I think that we do a really great job of reminding our audience that there could definitely be aliens that walk among us and that there probably are. I really love the journey that Harry takes to find compassion for humanity. And I think in society, we have this tendency to villainize aliens in this way where clearly they'll come to Earth and they'll kill us and they won't understand us, but we do this amazing job of actually showing how, “OK, maybe he didn't kill us because he just sort of messed up, but he actually fell in love with us as a species and now he doesn't want to kill us.” I think there's something to be said about that kind of compassion that you can find even for other species. I think that's something that we offer to our industry and to society with this show by reminding each other that we're all an other and not having compassion for that is really doing our whole society a disservice.
To jump off of that, why is science fiction such a powerful way to gain insight into humanity?
My girlfriend and I, we have this thing we say to each other, which is “just just remember you're floating in the sky.” We're on a rock floating in the sky. There's this grander purpose. There's this galaxy. There's this other world. It feels like the whole universe is out there and it's so easy for us to forget in our day to day lives. I think what's great about science fiction is it reminds us to think beyond where we're at on this planet, to think beyond this hemisphere and into the possibility of other Earths, other entities, a greater meaning of life. I think actually there's a lot of people that really relate to science fiction for that reason alone because it's easy for us to say that we're the humans and they're the aliens, but we’re the aliens too. And maybe they're the humans, like we're making a judgment on something we really don't know anything about. I think science fiction does a great job of reminding us that we're not the only ones that exist, and not everybody believes in that. But I'd like to say that they probably don't believe in it because they don't want to see the truth. They don't want to reflect back on, “Oh, there's more to this.” It's scary to think about when you really go beyond the Earth's hemisphere. It's really scary to think of how small we are in comparison. So I can understand why people might be in denial and not wanting to really deal with that thought Process. But for me, I feel so deeply connected to the universe and to other beings here and there that I'm just glad that I can be a part of a genre that celebrates that.
Do you have any projects you're looking forward to this year?

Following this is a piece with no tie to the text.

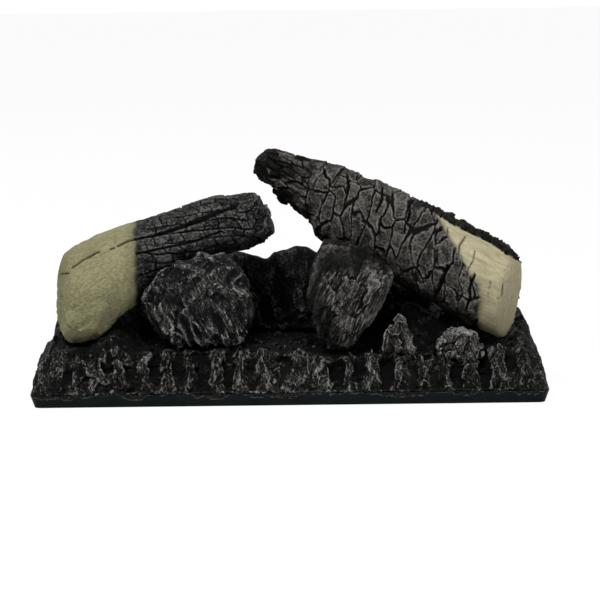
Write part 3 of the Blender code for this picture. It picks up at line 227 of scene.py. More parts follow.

My husband and I have a production company called In the Pocket productions and we have a feature film that we are getting into pre-production. We're going to try and get that on its feet in 2023. I'm going to be going into meetings with my husband, Theodore Pederson, who's the director, and our best friend, John Lyle, who's our cinematographer. We're going to be spending some time really getting into the guts of the script, making sure we have all our ducks in row so we can properly bring it into the world.
I think the best description would be that it’s an arthouse horror film. We’re really into arthouse movies in general, and we also love international films. That's sort of our taste at home…It’s a bit psychological and keeps you on the the edge of your seat.
This interview has been edited and condensed.